Lewandowski, A., Schlexer, P., Büchner, C., Davis, E., Burrall, H., Burson, K. M., et al. (2018). Atomic structure of a metal-supported two-dimensional germania film. Physical Review B, 97(11): 115406. doi:10.1103/PhysRevB.97.115406.


Cite as: https://hdl.handle.net/21.11116/0000-0000-D5C6-0
Abstract
The growth and microscopic characterization of two-dimensional germania films is presented. Germanium oxide monolayer films were grown on Ru(0001) by physical vapor deposition and subsequent annealing in oxygen. We obtain a comprehensive image of the germania film structure by combining intensity-voltage low-energy electron diffraction (I/V-LEED) and ab initio density functional theory (DFT) analysis with atomic-resolution scanning tunneling microscopy (STM) imaging. For benchmarking purposes, the bare Ru(0001) substrate and the (2×2)3O covered Ru(0001) were analyzed with I/V-LEED with respect to previous reports. STM topographic images of the germania film reveal a hexagonal network where the oxygen and germanium atom positions appear in different imaging contrasts.
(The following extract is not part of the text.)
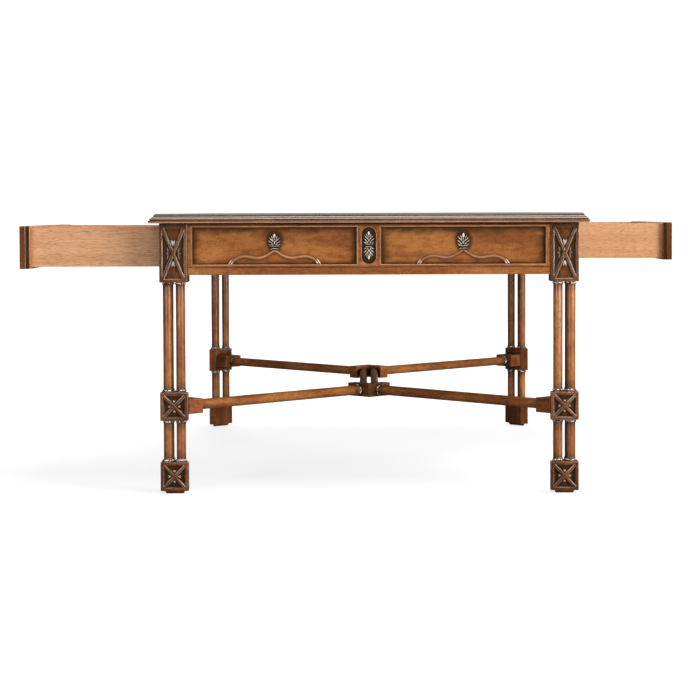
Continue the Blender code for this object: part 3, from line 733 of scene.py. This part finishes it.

For quantitative LEED, the best agreement has been achieved with DFT structures where the germanium atoms are located preferentially on the top and fcc hollow sites of the Ru(0001) substrate. Moreover, in these atomically flat germania films, local site geometries, i.e., tetrahedral building blocks, ring structures, and domain boundaries, have been identified, indicating possible pathways towards two-dimensional amorphous networks.